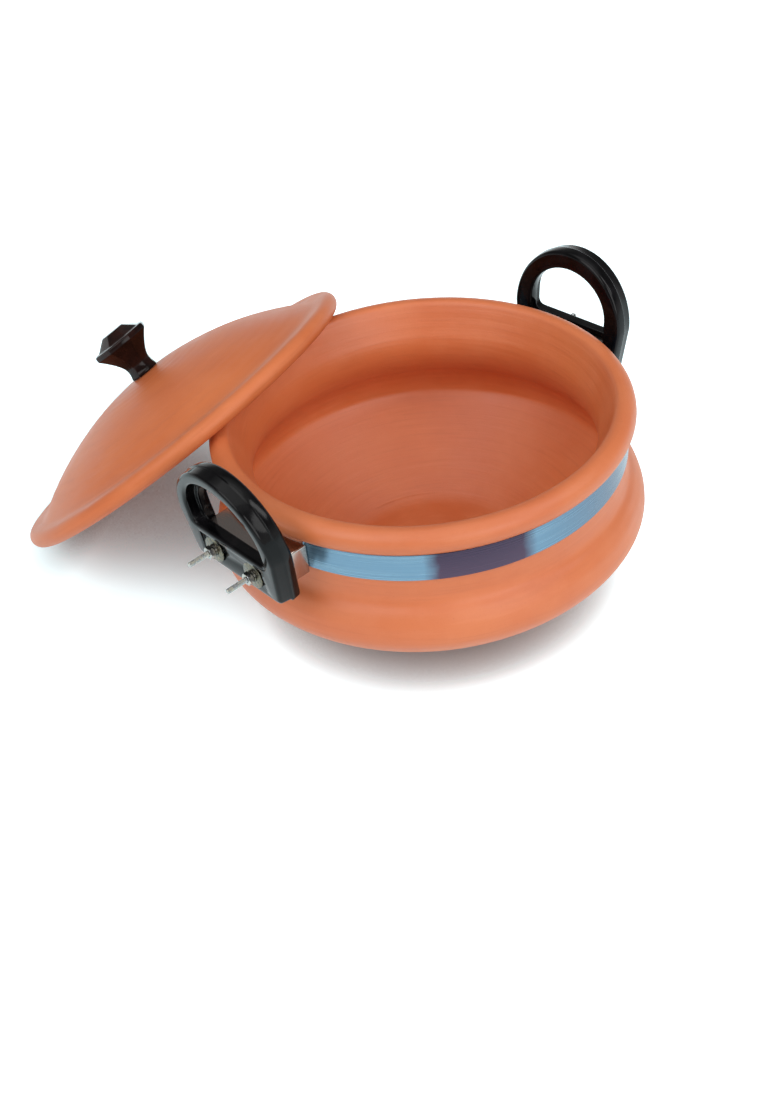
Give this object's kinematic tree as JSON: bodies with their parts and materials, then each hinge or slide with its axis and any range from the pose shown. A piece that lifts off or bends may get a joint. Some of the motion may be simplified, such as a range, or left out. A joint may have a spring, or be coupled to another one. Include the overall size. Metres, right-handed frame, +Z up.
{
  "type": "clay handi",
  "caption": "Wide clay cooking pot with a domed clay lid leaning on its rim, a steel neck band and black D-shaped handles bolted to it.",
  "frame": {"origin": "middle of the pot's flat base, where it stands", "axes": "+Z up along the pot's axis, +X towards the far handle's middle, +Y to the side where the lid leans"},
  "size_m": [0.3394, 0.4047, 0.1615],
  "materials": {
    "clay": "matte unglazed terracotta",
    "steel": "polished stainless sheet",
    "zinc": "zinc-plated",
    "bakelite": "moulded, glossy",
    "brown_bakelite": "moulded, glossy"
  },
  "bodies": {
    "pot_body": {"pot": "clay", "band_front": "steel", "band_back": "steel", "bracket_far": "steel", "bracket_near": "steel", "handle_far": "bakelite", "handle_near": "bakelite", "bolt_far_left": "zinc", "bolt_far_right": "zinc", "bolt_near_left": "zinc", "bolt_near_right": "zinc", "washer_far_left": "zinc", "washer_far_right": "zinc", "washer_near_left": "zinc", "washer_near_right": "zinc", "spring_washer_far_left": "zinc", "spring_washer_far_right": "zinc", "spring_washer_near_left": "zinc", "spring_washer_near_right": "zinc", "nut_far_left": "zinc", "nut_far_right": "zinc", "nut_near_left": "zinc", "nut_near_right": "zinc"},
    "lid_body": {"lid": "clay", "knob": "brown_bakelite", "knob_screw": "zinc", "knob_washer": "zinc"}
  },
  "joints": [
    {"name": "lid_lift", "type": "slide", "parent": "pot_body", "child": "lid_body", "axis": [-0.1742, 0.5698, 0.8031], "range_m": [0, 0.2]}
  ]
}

==========

What you are asked to do -> Write down the full listing again, exactly.

Completed task ->
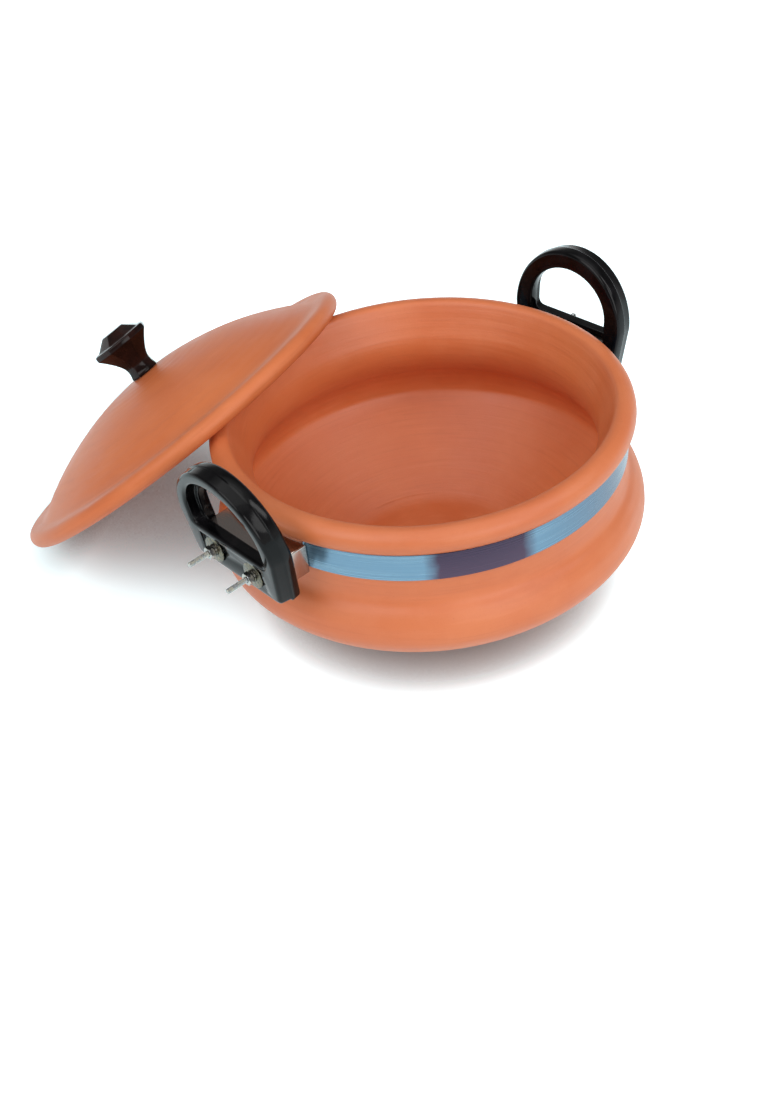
Give this object's kinematic tree as JSON: bodies with their parts and materials, then each hinge or slide with its axis and any range from the pose shown. A piece that lifts off or bends may get a joint. Some of the motion may be simplified, such as a range, or left out. A joint may have a spring, or be coupled to another one. Include the overall size. Metres, right-handed frame, +Z up.
{
  "type": "clay handi",
  "caption": "Wide clay cooking pot with a domed clay lid leaning on its rim, a steel neck band and black D-shaped handles bolted to it.",
  "frame": {"origin": "middle of the pot's flat base, where it stands", "axes": "+Z up along the pot's axis, +X towards the far handle's middle, +Y to the side where the lid leans"},
  "size_m": [0.3394, 0.4047, 0.1615],
  "materials": {
    "clay": "matte unglazed terracotta",
    "steel": "polished stainless sheet",
    "zinc": "zinc-plated",
    "bakelite": "moulded, glossy",
    "brown_bakelite": "moulded, glossy"
  },
  "bodies": {
    "pot_body": {"pot": "clay", "band_front": "steel", "band_back": "steel", "bracket_far": "steel", "bracket_near": "steel", "handle_far": "bakelite", "handle_near": "bakelite", "bolt_far_left": "zinc", "bolt_far_right": "zinc", "bolt_near_left": "zinc", "bolt_near_right": "zinc", "washer_far_left": "zinc", "washer_far_right": "zinc", "washer_near_left": "zinc", "washer_near_right": "zinc", "spring_washer_far_left": "zinc", "spring_washer_far_right": "zinc", "spring_washer_near_left": "zinc", "spring_washer_near_right": "zinc", "nut_far_left": "zinc", "nut_far_right": "zinc", "nut_near_left": "zinc", "nut_near_right": "zinc"},
    "lid_body": {"lid": "clay", "knob": "brown_bakelite", "knob_screw": "zinc", "knob_washer": "zinc"}
  },
  "joints": [
    {"name": "lid_lift", "type": "slide", "parent": "pot_body", "child": "lid_body", "axis": [-0.1742, 0.5698, 0.8031], "range_m": [0, 0.2]}
  ]
}